1.However, Infinity notified its own reinsurer of the potential liability that Infinity might have as a result of its actions. It also internally decided that it would pay any judgment eventually entered against Santiago, regardless of whether the eventual judgment exceeded $15,000.

2.Infinity attempts to support this argument by citing a Tenth Circuit decision applying Wyoming law in Marathon Ashland Pipe Line LLC v. Md. Cas. Co., 243 F.3d 1232 (10th Cir. 2001). Another panel of this court affirmed the summary judgment for the insurer on the bad faith claim. When discussing the claim for third-party bad faith, the court summarily affirmed the district court's grant of summary judgment on the claim, noting that the Wyoming Supreme Court has held that "such a claim will not accrue until after a judgment has been entered against the insured in excess of the policy limits." Id. at 1250. The Marathon court, however, had no occasion to review what constitutes a "judgment" sufficient for a third-party claim to accrue under Wyoming law and addressed the merits of the third-party claim in one paragraph of a lengthy opinion addressing numerous other issues in great detail. Additionally, the Wyoming Supreme Court has spoken clearly on the question since the Marathon opinion. See Gainsco Ins. Co. v. Amoco Prod. Co., 53 P.3d 1051 (Wyo. 2002).

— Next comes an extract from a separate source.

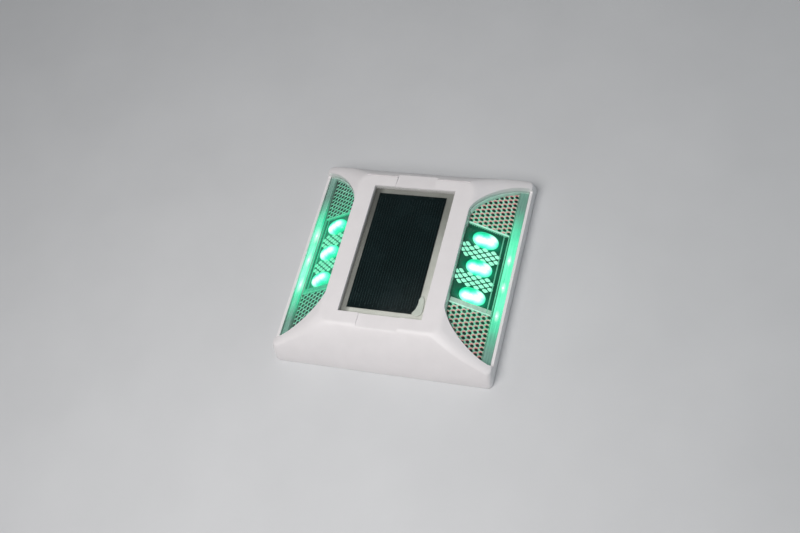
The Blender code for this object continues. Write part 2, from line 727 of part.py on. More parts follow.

3.Infinity does not argue, as appellees contend, that contract principles prevent it from having any liability beyond the $15,000 limits of its policy of insurance with Santiago.

4.The opinion makes this statement with the proviso of "under the circumstances of the case now before us." Id. at 1061. However, the circumstances of Gainsco and the case before this panel are similar enough for this reservation to be of no concern.